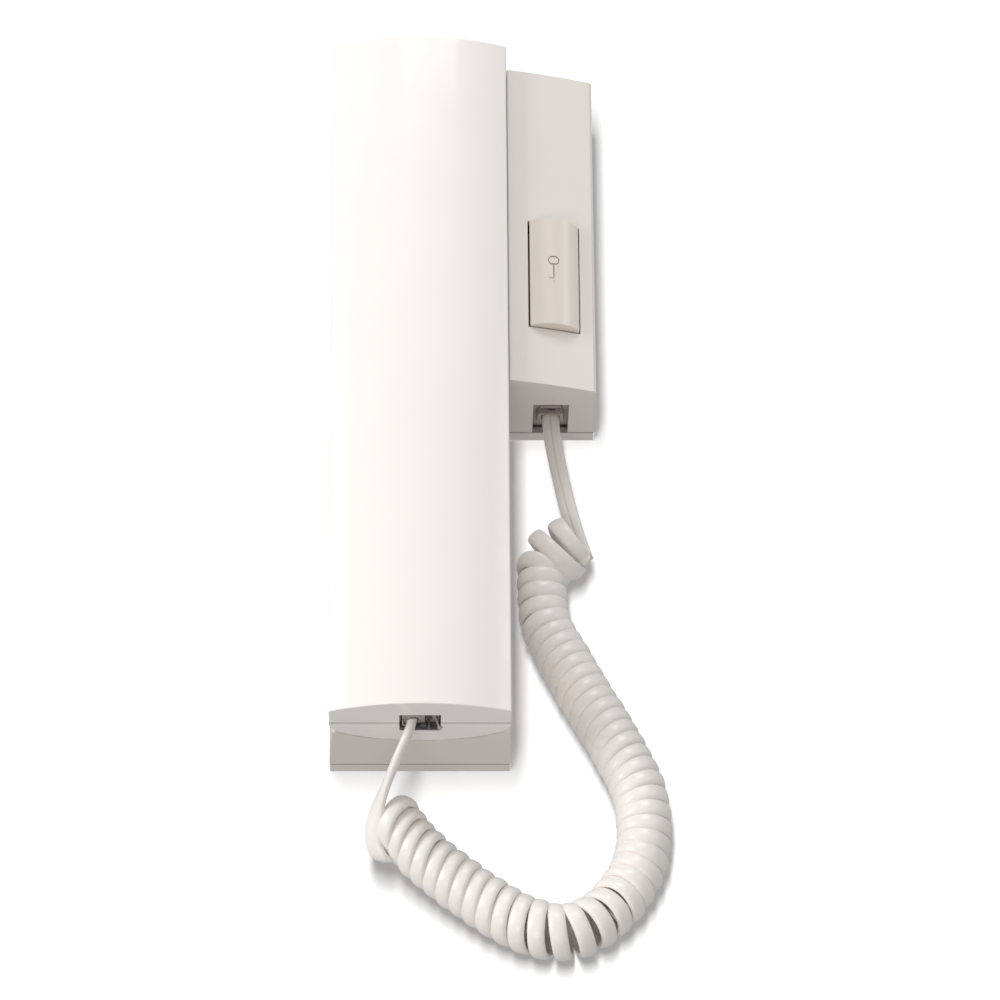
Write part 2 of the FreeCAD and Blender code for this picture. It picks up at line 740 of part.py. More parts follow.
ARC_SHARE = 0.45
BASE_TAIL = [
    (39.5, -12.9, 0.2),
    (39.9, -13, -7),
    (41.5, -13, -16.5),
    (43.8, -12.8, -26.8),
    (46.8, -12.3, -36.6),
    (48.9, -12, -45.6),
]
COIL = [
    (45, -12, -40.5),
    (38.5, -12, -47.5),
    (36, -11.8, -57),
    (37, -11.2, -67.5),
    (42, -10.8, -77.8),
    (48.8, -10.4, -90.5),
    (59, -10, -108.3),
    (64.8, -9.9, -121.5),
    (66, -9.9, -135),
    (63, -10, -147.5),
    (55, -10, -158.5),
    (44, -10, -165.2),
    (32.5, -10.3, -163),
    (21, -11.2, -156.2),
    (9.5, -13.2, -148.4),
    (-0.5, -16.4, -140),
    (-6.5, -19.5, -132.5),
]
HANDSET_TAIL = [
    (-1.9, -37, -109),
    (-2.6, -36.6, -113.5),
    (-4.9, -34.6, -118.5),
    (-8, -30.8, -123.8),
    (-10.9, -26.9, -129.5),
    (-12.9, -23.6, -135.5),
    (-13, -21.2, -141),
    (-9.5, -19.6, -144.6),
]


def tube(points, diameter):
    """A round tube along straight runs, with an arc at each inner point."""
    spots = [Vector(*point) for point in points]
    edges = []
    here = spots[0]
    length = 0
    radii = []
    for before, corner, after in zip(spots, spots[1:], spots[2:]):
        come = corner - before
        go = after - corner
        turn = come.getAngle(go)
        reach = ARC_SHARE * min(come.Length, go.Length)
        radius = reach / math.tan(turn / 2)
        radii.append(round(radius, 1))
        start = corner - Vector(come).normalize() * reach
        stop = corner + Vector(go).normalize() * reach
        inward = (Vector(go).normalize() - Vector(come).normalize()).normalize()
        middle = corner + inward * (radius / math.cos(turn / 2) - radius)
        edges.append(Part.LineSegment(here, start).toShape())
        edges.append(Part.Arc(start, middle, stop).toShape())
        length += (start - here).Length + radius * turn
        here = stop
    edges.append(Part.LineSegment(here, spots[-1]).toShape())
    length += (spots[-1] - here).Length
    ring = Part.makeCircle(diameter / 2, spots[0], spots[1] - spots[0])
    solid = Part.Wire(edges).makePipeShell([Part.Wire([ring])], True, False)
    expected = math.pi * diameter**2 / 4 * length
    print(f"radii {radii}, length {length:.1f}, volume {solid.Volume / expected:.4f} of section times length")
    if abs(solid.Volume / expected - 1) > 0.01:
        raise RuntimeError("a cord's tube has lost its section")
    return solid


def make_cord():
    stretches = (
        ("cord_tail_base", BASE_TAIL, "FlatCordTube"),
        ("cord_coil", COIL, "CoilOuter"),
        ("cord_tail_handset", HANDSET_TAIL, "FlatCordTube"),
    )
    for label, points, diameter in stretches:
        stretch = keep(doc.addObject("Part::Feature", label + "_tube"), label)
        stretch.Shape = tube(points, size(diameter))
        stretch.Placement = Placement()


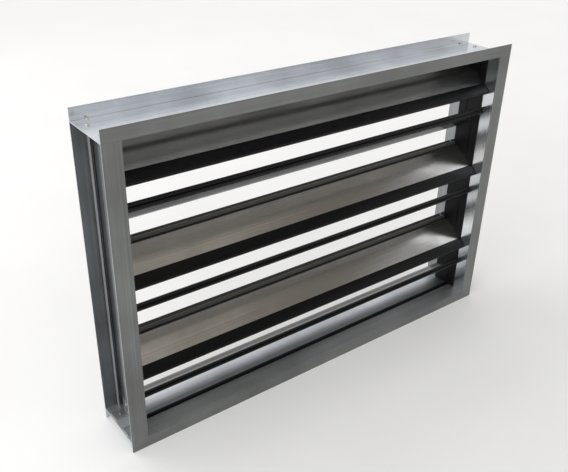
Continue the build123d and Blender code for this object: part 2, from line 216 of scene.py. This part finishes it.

▶ **REQUIREMENTS**: Reproduce the full set of records precisely.

▶ **RESULT OF THE EXERCISE**:
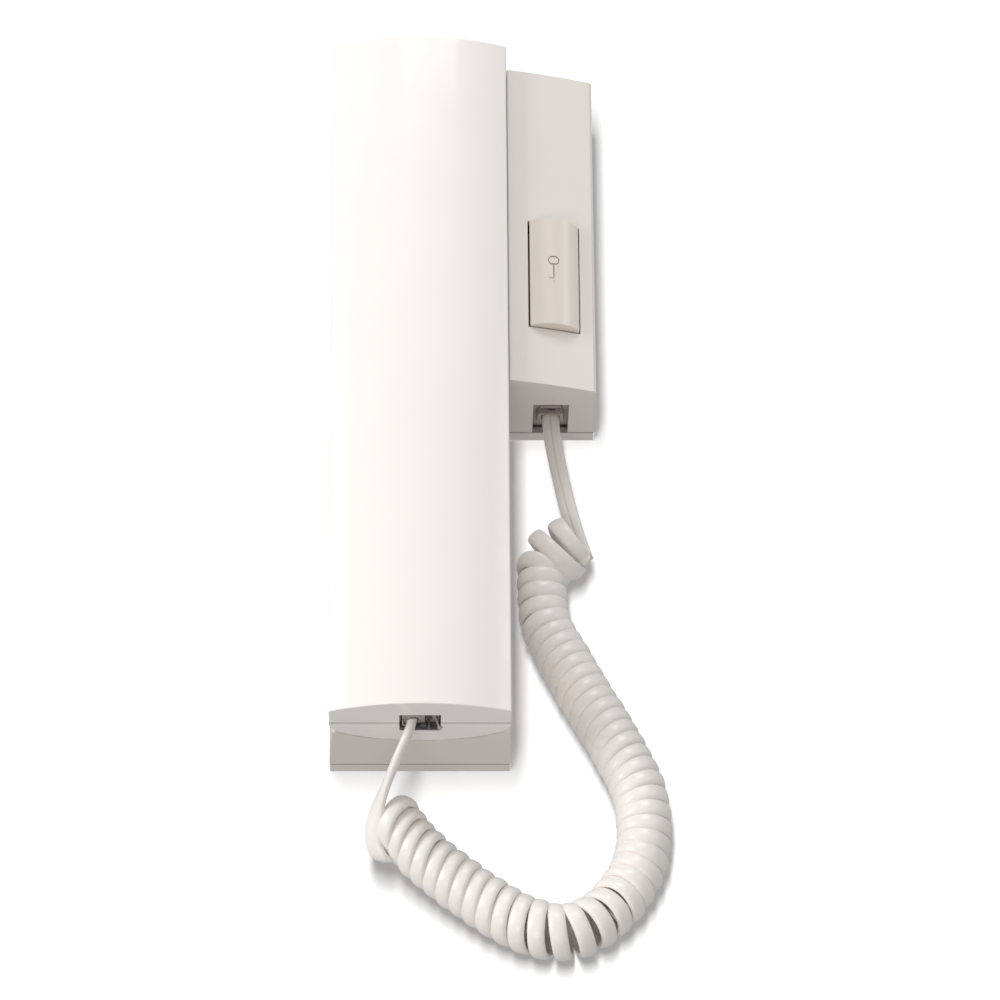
Write part 2 of the FreeCAD and Blender code for this picture. It picks up at line 740 of part.py. More parts follow.
ARC_SHARE = 0.45
BASE_TAIL = [
    (39.5, -12.9, 0.2),
    (39.9, -13, -7),
    (41.5, -13, -16.5),
    (43.8, -12.8, -26.8),
    (46.8, -12.3, -36.6),
    (48.9, -12, -45.6),
]
COIL = [
    (45, -12, -40.5),
    (38.5, -12, -47.5),
    (36, -11.8, -57),
    (37, -11.2, -67.5),
    (42, -10.8, -77.8),
    (48.8, -10.4, -90.5),
    (59, -10, -108.3),
    (64.8, -9.9, -121.5),
    (66, -9.9, -135),
    (63, -10, -147.5),
    (55, -10, -158.5),
    (44, -10, -165.2),
    (32.5, -10.3, -163),
    (21, -11.2, -156.2),
    (9.5, -13.2, -148.4),
    (-0.5, -16.4, -140),
    (-6.5, -19.5, -132.5),
]
HANDSET_TAIL = [
    (-1.9, -37, -109),
    (-2.6, -36.6, -113.5),
    (-4.9, -34.6, -118.5),
    (-8, -30.8, -123.8),
    (-10.9, -26.9, -129.5),
    (-12.9, -23.6, -135.5),
    (-13, -21.2, -141),
    (-9.5, -19.6, -144.6),
]


def tube(points, diameter):
    """A round tube along straight runs, with an arc at each inner point."""
    spots = [Vector(*point) for point in points]
    edges = []
    here = spots[0]
    length = 0
    radii = []
    for before, corner, after in zip(spots, spots[1:], spots[2:]):
        come = corner - before
        go = after - corner
        turn = come.getAngle(go)
        reach = ARC_SHARE * min(come.Length, go.Length)
        radius = reach / math.tan(turn / 2)
        radii.append(round(radius, 1))
        start = corner - Vector(come).normalize() * reach
        stop = corner + Vector(go).normalize() * reach
        inward = (Vector(go).normalize() - Vector(come).normalize()).normalize()
        middle = corner + inward * (radius / math.cos(turn / 2) - radius)
        edges.append(Part.LineSegment(here, start).toShape())
        edges.append(Part.Arc(start, middle, stop).toShape())
        length += (start - here).Length + radius * turn
        here = stop
    edges.append(Part.LineSegment(here, spots[-1]).toShape())
    length += (spots[-1] - here).Length
    ring = Part.makeCircle(diameter / 2, spots[0], spots[1] - spots[0])
    solid = Part.Wire(edges).makePipeShell([Part.Wire([ring])], True, False)
    expected = math.pi * diameter**2 / 4 * length
    print(f"radii {radii}, length {length:.1f}, volume {solid.Volume / expected:.4f} of section times length")
    if abs(solid.Volume / expected - 1) > 0.01:
        raise RuntimeError("a cord's tube has lost its section")
    return solid


def make_cord():
    stretches = (
        ("cord_tail_base", BASE_TAIL, "FlatCordTube"),
        ("cord_coil", COIL, "CoilOuter"),
        ("cord_tail_handset", HANDSET_TAIL, "FlatCordTube"),
    )
    for label, points, diameter in stretches:
        stretch = keep(doc.addObject("Part::Feature", label + "_tube"), label)
        stretch.Shape = tube(points, size(diameter))
        stretch.Placement = Placement()


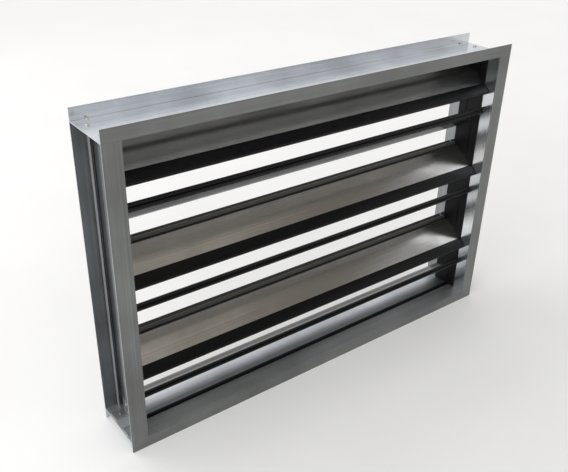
Continue the build123d and Blender code for this object: part 2, from line 216 of scene.py. This part finishes it.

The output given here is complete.